##### Stored data #####
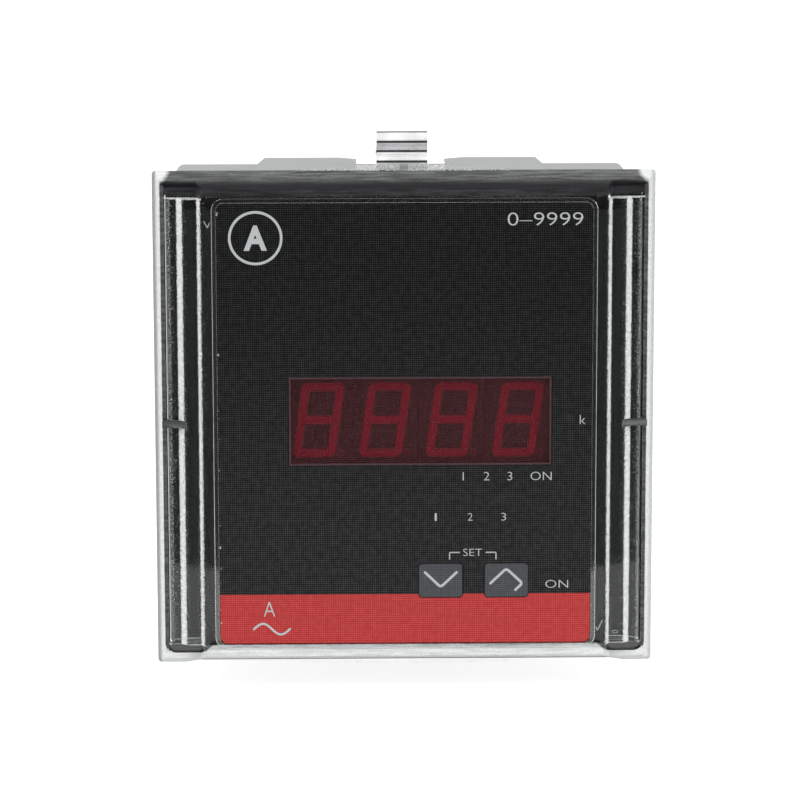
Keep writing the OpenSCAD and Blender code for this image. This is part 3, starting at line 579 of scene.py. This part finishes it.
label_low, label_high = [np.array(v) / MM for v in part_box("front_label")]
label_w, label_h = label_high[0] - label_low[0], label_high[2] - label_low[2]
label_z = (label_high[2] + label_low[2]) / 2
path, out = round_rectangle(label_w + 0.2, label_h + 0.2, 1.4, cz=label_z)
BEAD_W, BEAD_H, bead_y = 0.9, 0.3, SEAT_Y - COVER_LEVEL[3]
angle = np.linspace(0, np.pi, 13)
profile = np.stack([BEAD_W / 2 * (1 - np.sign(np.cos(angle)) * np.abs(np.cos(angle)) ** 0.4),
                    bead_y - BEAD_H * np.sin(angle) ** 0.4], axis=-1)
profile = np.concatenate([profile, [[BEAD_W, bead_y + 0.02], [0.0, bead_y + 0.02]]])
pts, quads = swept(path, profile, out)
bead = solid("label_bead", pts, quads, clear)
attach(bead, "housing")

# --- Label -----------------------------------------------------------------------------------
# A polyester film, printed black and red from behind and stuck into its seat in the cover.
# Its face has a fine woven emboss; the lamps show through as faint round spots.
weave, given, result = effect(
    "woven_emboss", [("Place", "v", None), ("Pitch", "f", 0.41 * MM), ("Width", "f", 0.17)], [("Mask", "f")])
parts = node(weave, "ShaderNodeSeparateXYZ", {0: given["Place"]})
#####
- [Exercise requirements]
Write out all the lines again, exactly as they are.

- [Solution for this problem]
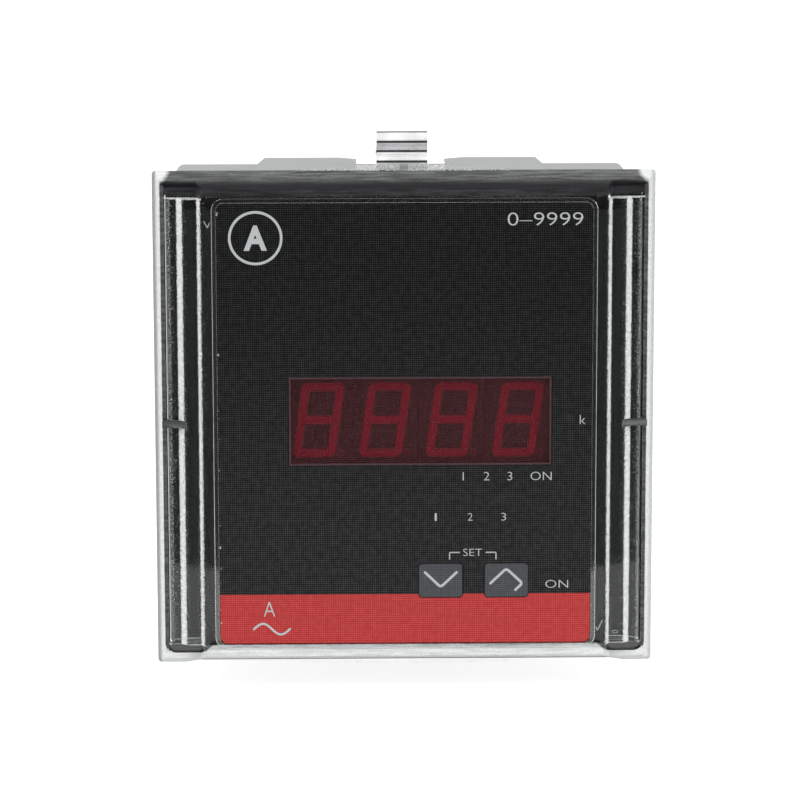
Keep writing the OpenSCAD and Blender code for this image. This is part 3, starting at line 579 of scene.py. This part finishes it.
label_low, label_high = [np.array(v) / MM for v in part_box("front_label")]
label_w, label_h = label_high[0] - label_low[0], label_high[2] - label_low[2]
label_z = (label_high[2] + label_low[2]) / 2
path, out = round_rectangle(label_w + 0.2, label_h + 0.2, 1.4, cz=label_z)
BEAD_W, BEAD_H, bead_y = 0.9, 0.3, SEAT_Y - COVER_LEVEL[3]
angle = np.linspace(0, np.pi, 13)
profile = np.stack([BEAD_W / 2 * (1 - np.sign(np.cos(angle)) * np.abs(np.cos(angle)) ** 0.4),
                    bead_y - BEAD_H * np.sin(angle) ** 0.4], axis=-1)
profile = np.concatenate([profile, [[BEAD_W, bead_y + 0.02], [0.0, bead_y + 0.02]]])
pts, quads = swept(path, profile, out)
bead = solid("label_bead", pts, quads, clear)
attach(bead, "housing")

# --- Label -----------------------------------------------------------------------------------
# A polyester film, printed black and red from behind and stuck into its seat in the cover.
# Its face has a fine woven emboss; the lamps show through as faint round spots.
weave, given, result = effect(
    "woven_emboss", [("Place", "v", None), ("Pitch", "f", 0.41 * MM), ("Width", "f", 0.17)], [("Mask", "f")])
parts = node(weave, "ShaderNodeSeparateXYZ", {0: given["Place"]})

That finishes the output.